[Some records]
↓↓↓

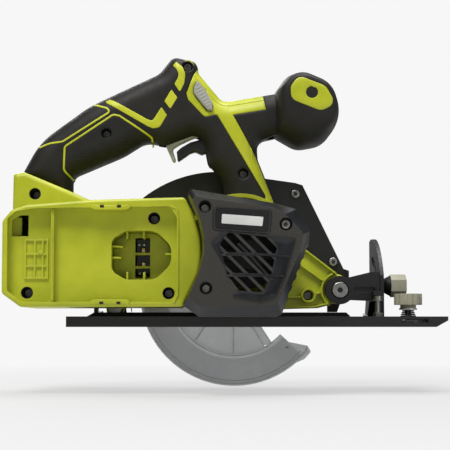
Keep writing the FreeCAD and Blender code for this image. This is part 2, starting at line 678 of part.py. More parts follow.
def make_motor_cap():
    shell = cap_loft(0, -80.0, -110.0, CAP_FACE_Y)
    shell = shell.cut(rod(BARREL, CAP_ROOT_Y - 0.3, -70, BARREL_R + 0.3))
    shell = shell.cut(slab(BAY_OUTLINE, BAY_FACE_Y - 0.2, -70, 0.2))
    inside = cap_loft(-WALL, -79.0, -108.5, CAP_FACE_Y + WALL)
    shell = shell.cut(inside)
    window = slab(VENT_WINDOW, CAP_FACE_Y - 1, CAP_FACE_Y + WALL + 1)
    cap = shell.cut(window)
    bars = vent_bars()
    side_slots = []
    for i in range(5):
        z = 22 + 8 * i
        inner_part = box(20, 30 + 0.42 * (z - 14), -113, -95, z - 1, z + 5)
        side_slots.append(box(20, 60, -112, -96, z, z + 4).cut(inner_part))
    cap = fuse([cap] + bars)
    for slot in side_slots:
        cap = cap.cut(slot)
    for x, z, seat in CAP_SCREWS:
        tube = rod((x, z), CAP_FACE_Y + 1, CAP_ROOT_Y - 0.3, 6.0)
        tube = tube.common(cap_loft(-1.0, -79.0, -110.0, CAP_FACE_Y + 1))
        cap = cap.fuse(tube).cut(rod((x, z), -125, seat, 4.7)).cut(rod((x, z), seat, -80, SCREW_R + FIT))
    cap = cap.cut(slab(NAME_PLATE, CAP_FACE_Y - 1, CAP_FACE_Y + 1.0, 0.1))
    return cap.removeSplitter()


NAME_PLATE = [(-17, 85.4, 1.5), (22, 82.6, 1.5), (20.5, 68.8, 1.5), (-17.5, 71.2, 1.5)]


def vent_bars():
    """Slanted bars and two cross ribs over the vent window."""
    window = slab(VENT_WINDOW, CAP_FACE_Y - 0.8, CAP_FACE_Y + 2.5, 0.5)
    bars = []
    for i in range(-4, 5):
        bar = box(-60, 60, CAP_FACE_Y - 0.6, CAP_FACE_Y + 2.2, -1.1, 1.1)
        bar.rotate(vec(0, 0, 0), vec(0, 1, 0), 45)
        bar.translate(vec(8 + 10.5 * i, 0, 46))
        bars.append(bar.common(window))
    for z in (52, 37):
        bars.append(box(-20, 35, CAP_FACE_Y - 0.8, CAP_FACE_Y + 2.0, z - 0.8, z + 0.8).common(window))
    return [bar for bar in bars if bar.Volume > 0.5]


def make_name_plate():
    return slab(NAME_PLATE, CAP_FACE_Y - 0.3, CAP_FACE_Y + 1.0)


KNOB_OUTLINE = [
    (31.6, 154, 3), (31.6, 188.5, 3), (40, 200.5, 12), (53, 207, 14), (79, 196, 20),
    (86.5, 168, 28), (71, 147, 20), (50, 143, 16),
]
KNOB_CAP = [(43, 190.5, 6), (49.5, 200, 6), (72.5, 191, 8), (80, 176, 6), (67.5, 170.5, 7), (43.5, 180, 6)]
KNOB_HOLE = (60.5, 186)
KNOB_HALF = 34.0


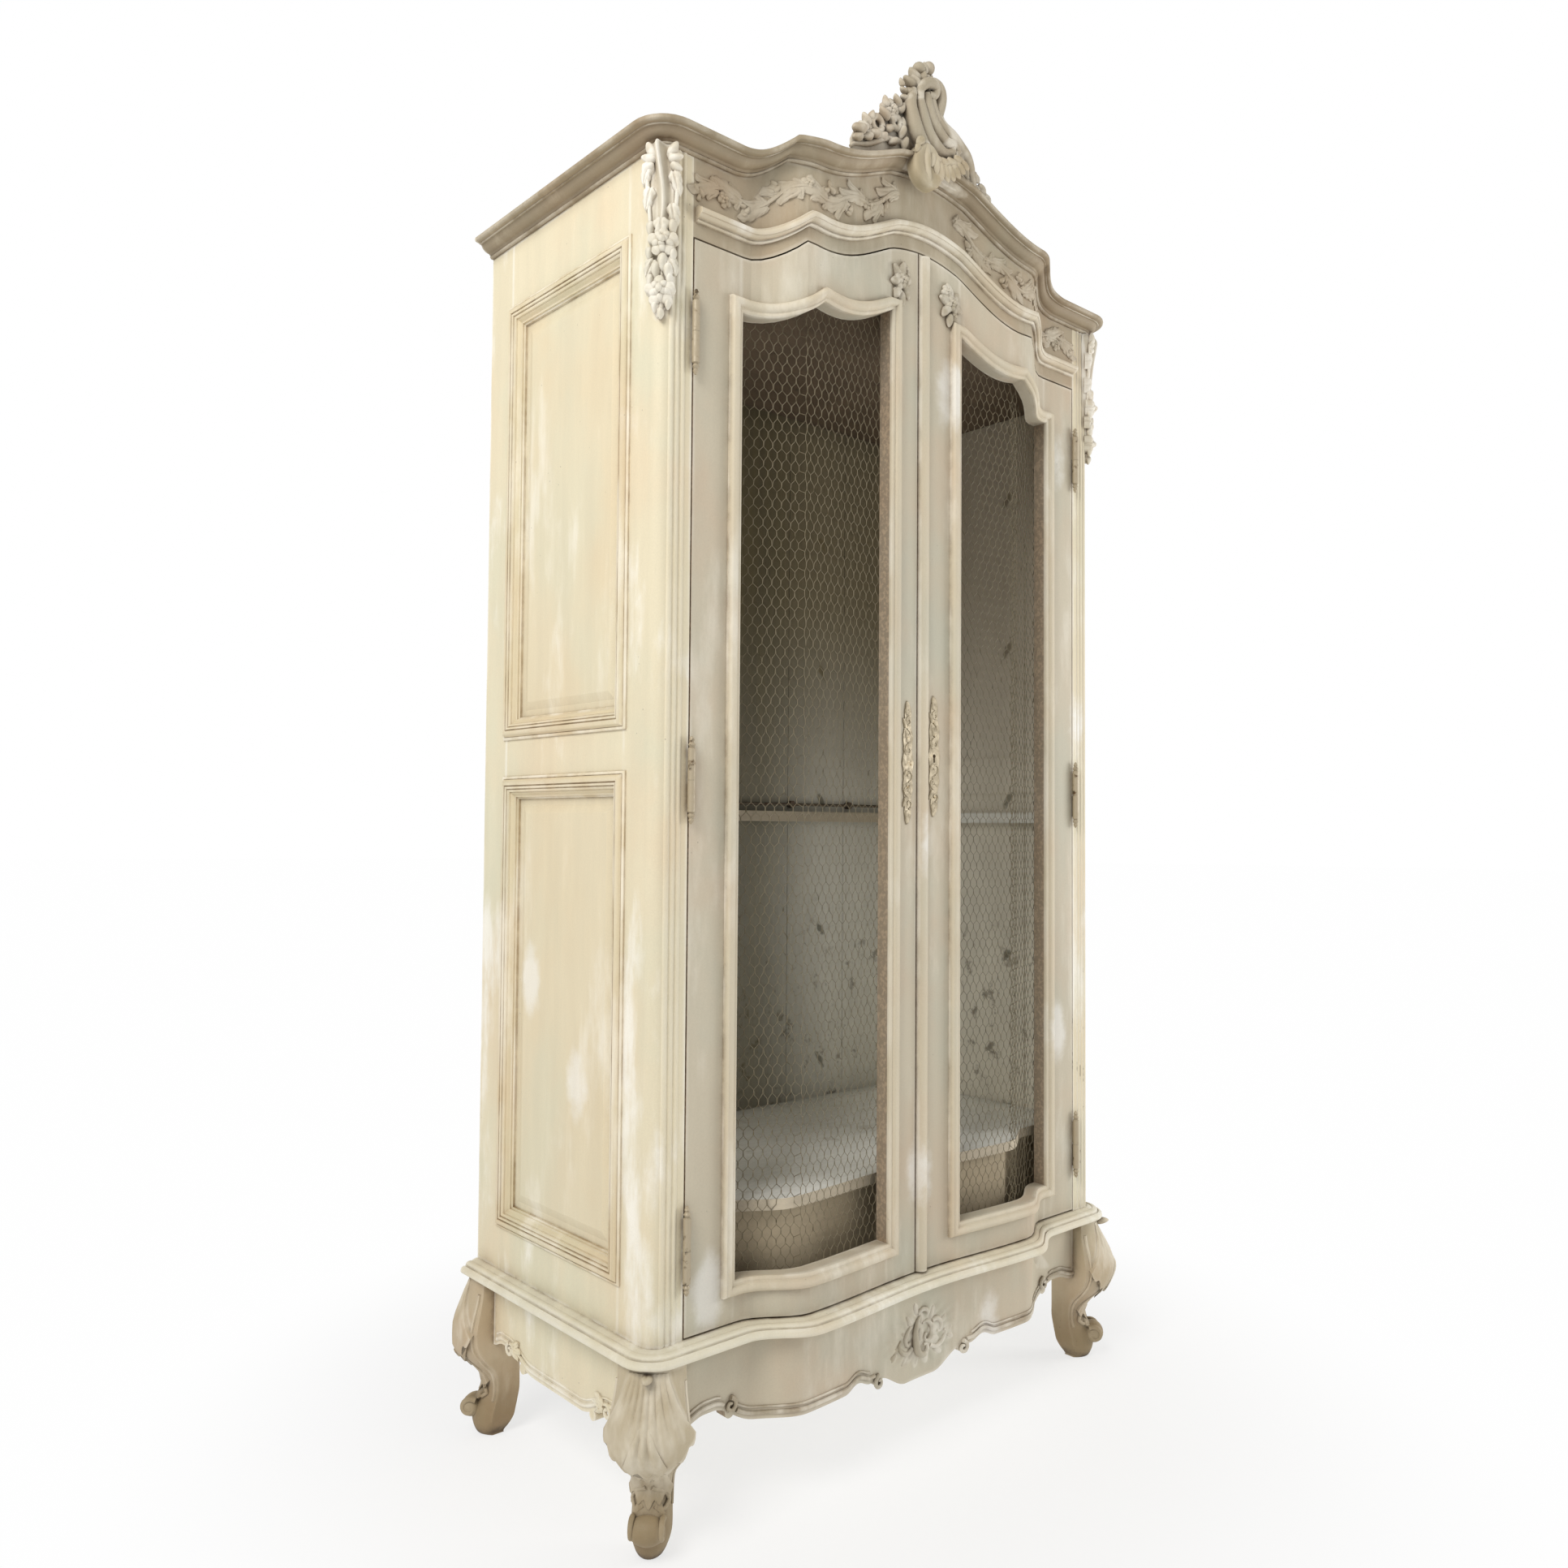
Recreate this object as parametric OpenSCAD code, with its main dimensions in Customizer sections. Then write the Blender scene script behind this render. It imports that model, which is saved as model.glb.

↑↑↑

- **What you are asked to do**
Reproduce the material above, every line of it, exactly.

- **Task result**
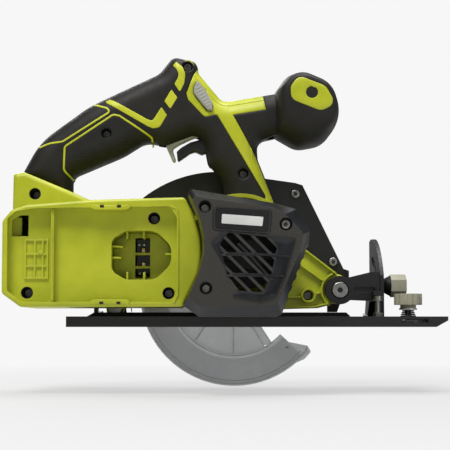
Keep writing the FreeCAD and Blender code for this image. This is part 2, starting at line 678 of part.py. More parts follow.
def make_motor_cap():
    shell = cap_loft(0, -80.0, -110.0, CAP_FACE_Y)
    shell = shell.cut(rod(BARREL, CAP_ROOT_Y - 0.3, -70, BARREL_R + 0.3))
    shell = shell.cut(slab(BAY_OUTLINE, BAY_FACE_Y - 0.2, -70, 0.2))
    inside = cap_loft(-WALL, -79.0, -108.5, CAP_FACE_Y + WALL)
    shell = shell.cut(inside)
    window = slab(VENT_WINDOW, CAP_FACE_Y - 1, CAP_FACE_Y + WALL + 1)
    cap = shell.cut(window)
    bars = vent_bars()
    side_slots = []
    for i in range(5):
        z = 22 + 8 * i
        inner_part = box(20, 30 + 0.42 * (z - 14), -113, -95, z - 1, z + 5)
        side_slots.append(box(20, 60, -112, -96, z, z + 4).cut(inner_part))
    cap = fuse([cap] + bars)
    for slot in side_slots:
        cap = cap.cut(slot)
    for x, z, seat in CAP_SCREWS:
        tube = rod((x, z), CAP_FACE_Y + 1, CAP_ROOT_Y - 0.3, 6.0)
        tube = tube.common(cap_loft(-1.0, -79.0, -110.0, CAP_FACE_Y + 1))
        cap = cap.fuse(tube).cut(rod((x, z), -125, seat, 4.7)).cut(rod((x, z), seat, -80, SCREW_R + FIT))
    cap = cap.cut(slab(NAME_PLATE, CAP_FACE_Y - 1, CAP_FACE_Y + 1.0, 0.1))
    return cap.removeSplitter()


NAME_PLATE = [(-17, 85.4, 1.5), (22, 82.6, 1.5), (20.5, 68.8, 1.5), (-17.5, 71.2, 1.5)]


def vent_bars():
    """Slanted bars and two cross ribs over the vent window."""
    window = slab(VENT_WINDOW, CAP_FACE_Y - 0.8, CAP_FACE_Y + 2.5, 0.5)
    bars = []
    for i in range(-4, 5):
        bar = box(-60, 60, CAP_FACE_Y - 0.6, CAP_FACE_Y + 2.2, -1.1, 1.1)
        bar.rotate(vec(0, 0, 0), vec(0, 1, 0), 45)
        bar.translate(vec(8 + 10.5 * i, 0, 46))
        bars.append(bar.common(window))
    for z in (52, 37):
        bars.append(box(-20, 35, CAP_FACE_Y - 0.8, CAP_FACE_Y + 2.0, z - 0.8, z + 0.8).common(window))
    return [bar for bar in bars if bar.Volume > 0.5]


def make_name_plate():
    return slab(NAME_PLATE, CAP_FACE_Y - 0.3, CAP_FACE_Y + 1.0)


KNOB_OUTLINE = [
    (31.6, 154, 3), (31.6, 188.5, 3), (40, 200.5, 12), (53, 207, 14), (79, 196, 20),
    (86.5, 168, 28), (71, 147, 20), (50, 143, 16),
]
KNOB_CAP = [(43, 190.5, 6), (49.5, 200, 6), (72.5, 191, 8), (80, 176, 6), (67.5, 170.5, 7), (43.5, 180, 6)]
KNOB_HOLE = (60.5, 186)
KNOB_HALF = 34.0


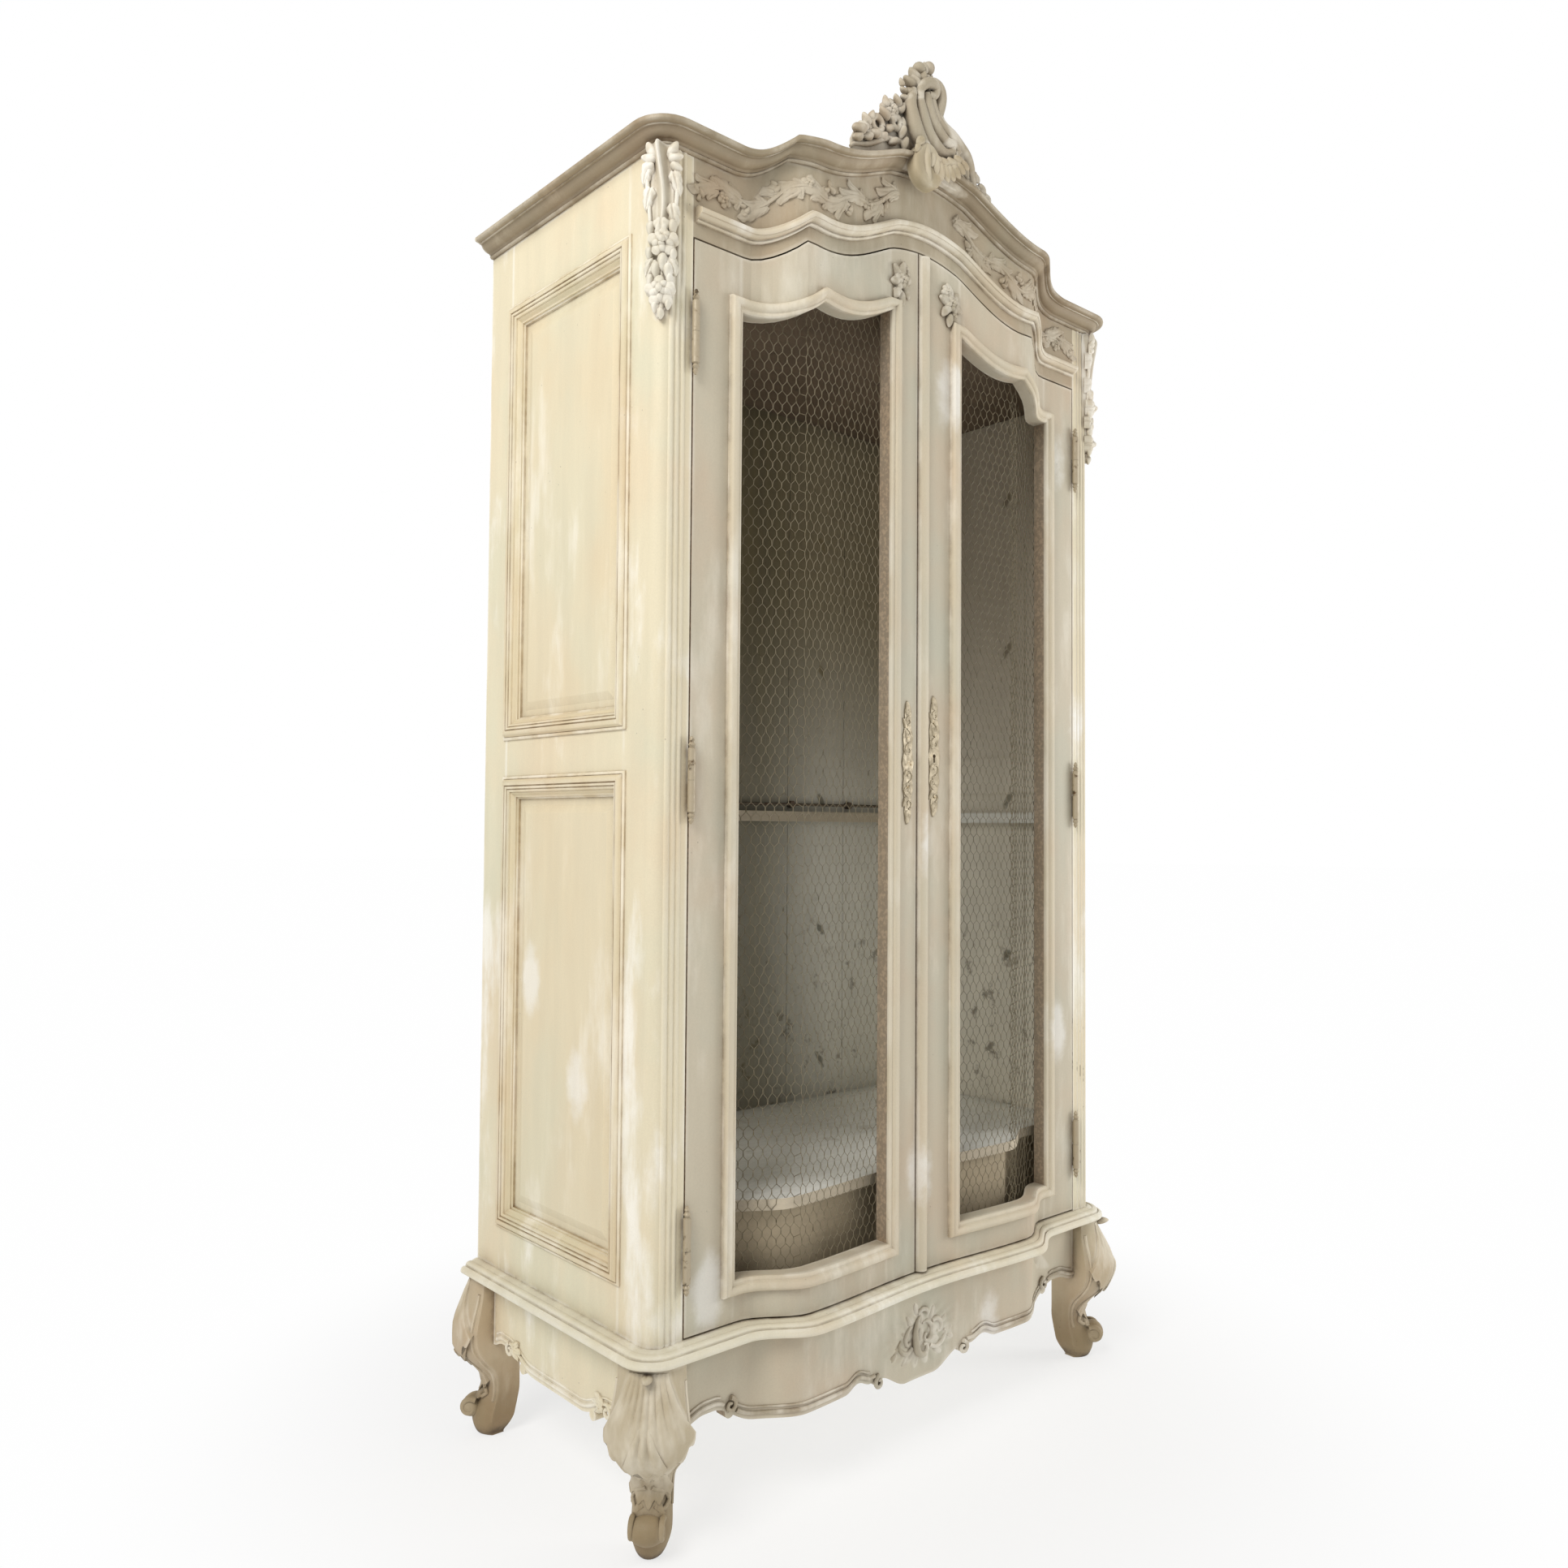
Recreate this object as parametric OpenSCAD code, with its main dimensions in Customizer sections. Then write the Blender scene script behind this render. It imports that model, which is saved as model.glb.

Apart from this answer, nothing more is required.